Throughout Kimball’s work, he’s almost entirely talking about evangelism. Thus, it makes perfect sense why he’d encourage Christians to get outside the Christian bubble in order to reach people for Christ. However, I think his insights are extremely important for rural church pastors to consider in relation to how they minister to rural church Christians! This is to say that the people we are serving are often more comfortable sitting around a table at the local diner or will open up in ways you never imagined while they are sitting in your living room.

So what should replace your church office? Where should you spend your time meeting with people? 
I think there are a number of places that will be far more effective for ministry to take place. There are several questions that I think you should really think through:

  • Where will people feel most comfortable to open up?
  • Where will people feel safe?
  • Where are the people? After all, it’s hard to minister to people if there aren’t people!
  • How can you best provide an example to the church that ministry isn’t about a building?

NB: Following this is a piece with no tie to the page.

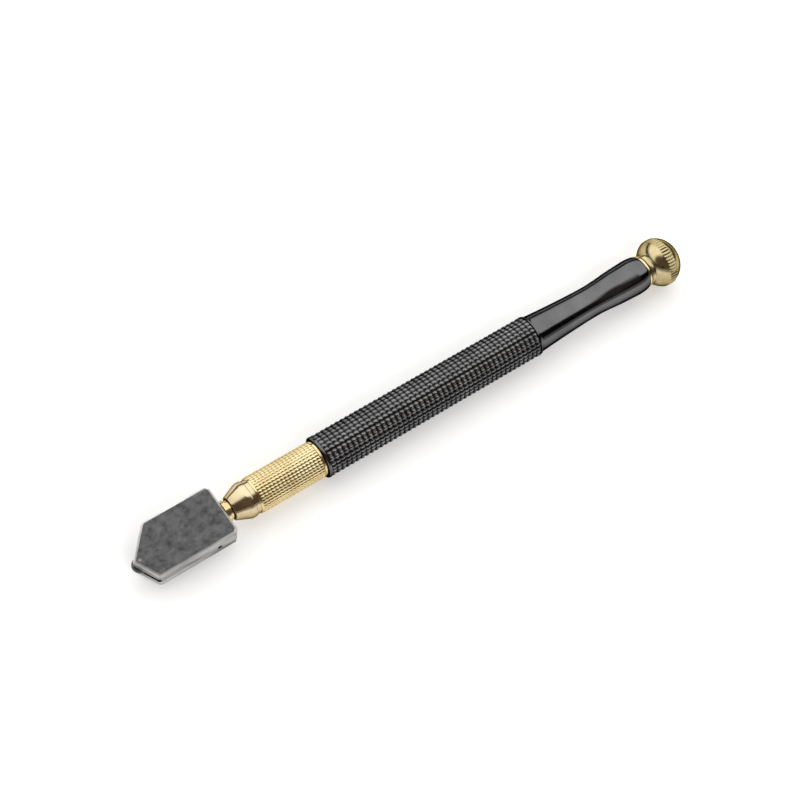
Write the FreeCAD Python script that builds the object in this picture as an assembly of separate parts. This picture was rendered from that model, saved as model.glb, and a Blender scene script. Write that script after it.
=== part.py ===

For me, I’ve come to the conclusion that ministry happens a lot easier in my home. In the rural churchMy wife and I have worked hard to create a safe environment in our living room. There’s something about a cup of coffee, a comfortable couch, and the safety of not being in a church office. My second favorite place to meet is a local diner. Sitting around a table while being surrounded by other people from my community is also a great place to hang with people. And there are always coffee shops too.

It’s not that church offices are inherently evil, so please spare me the hate mail. Obviously I still find myself in our building doing a variety of administrative things. Church buildings are not evil (sorry house church folks, you take things too far).

What do you think? What would you add?